Keywords: Semiotic landscapes, typography, invented languages, language ideology, anti-capitalism
Csilla Weninger, Digital literacy: Skill, social practice and ideology
It is perhaps no exaggeration to say that governments the world over view digital literacy as the panacea for states’ economic, social and civic needs. As a strategic priority area, digital literacy has made its way into educational policies and curricula, and educational institutions at different levels have been tasked with developing their students’ digital literacy skills through cross-curricular approaches or dedicated subjects. There is substantial agreement on the key components of digital literacy as a complex set of technical-technological skills, critical-evaluative competences and creative-expressive dispositions. Moreover, a host of different frameworks and conceptualizations have also been proposed – both from scholars and from transnational organizations – for the curricular implementation of digital literacy in educational institutions (e.g., Law et al., 2018; Sindoni et al., 2019). What seems to have received much less attention in scholarly (and certainly, in public) discussions of digital literacy is the ways in which it is also, fundamentally, an ideological practice.

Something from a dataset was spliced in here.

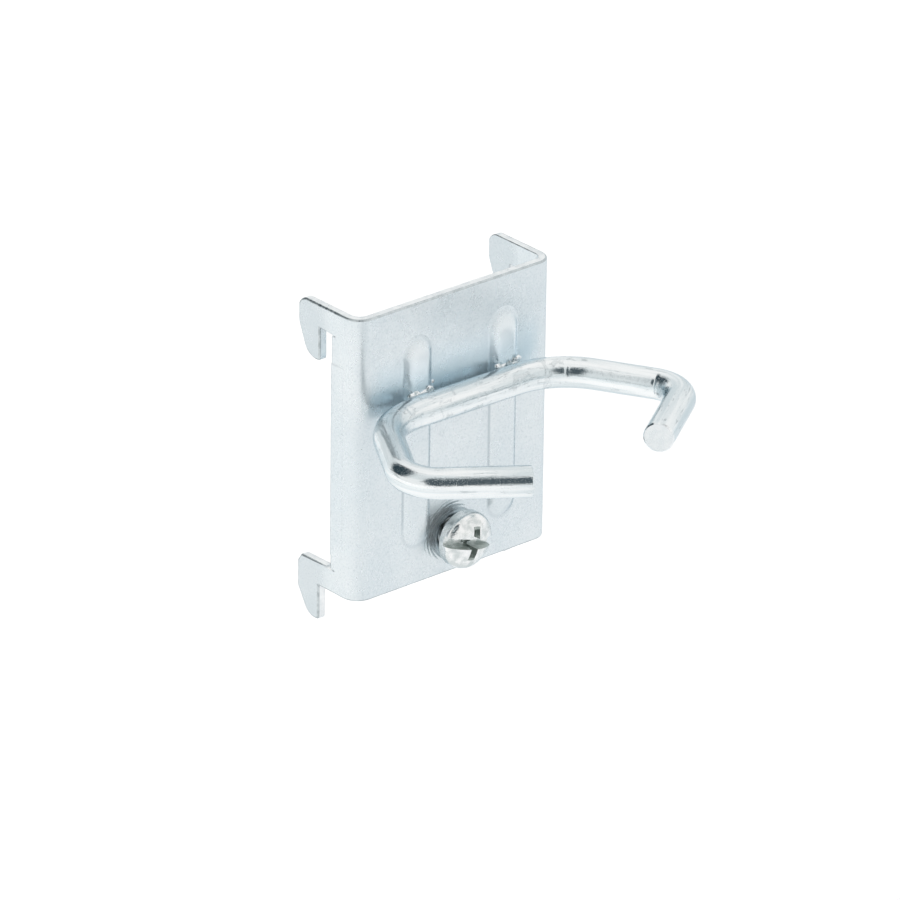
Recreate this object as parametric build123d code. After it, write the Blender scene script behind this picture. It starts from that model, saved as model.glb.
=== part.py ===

In this talk, my goal is to consider what it means to say that digital literacy is an ideological practice and what such a recognition means for teaching or developing it in schools. I do this by first drawing parallels between ‘traditional’ literacy and digital literacy, reaching back to New Literacy scholars’ arguments about literacy and ideology. As I will argue and illustrate, we can see striking similarities between then and now, especially concerning the prioritization of certain aspects of (digital) literacy, the trend toward quantification, and a massive cultural divide between home and school uses of (digital) literacy. The key implication of these insights is that as teachers and educators we must have awareness of the ideological nature of digital literacy before we can develop it meaningfully and without alienating our students.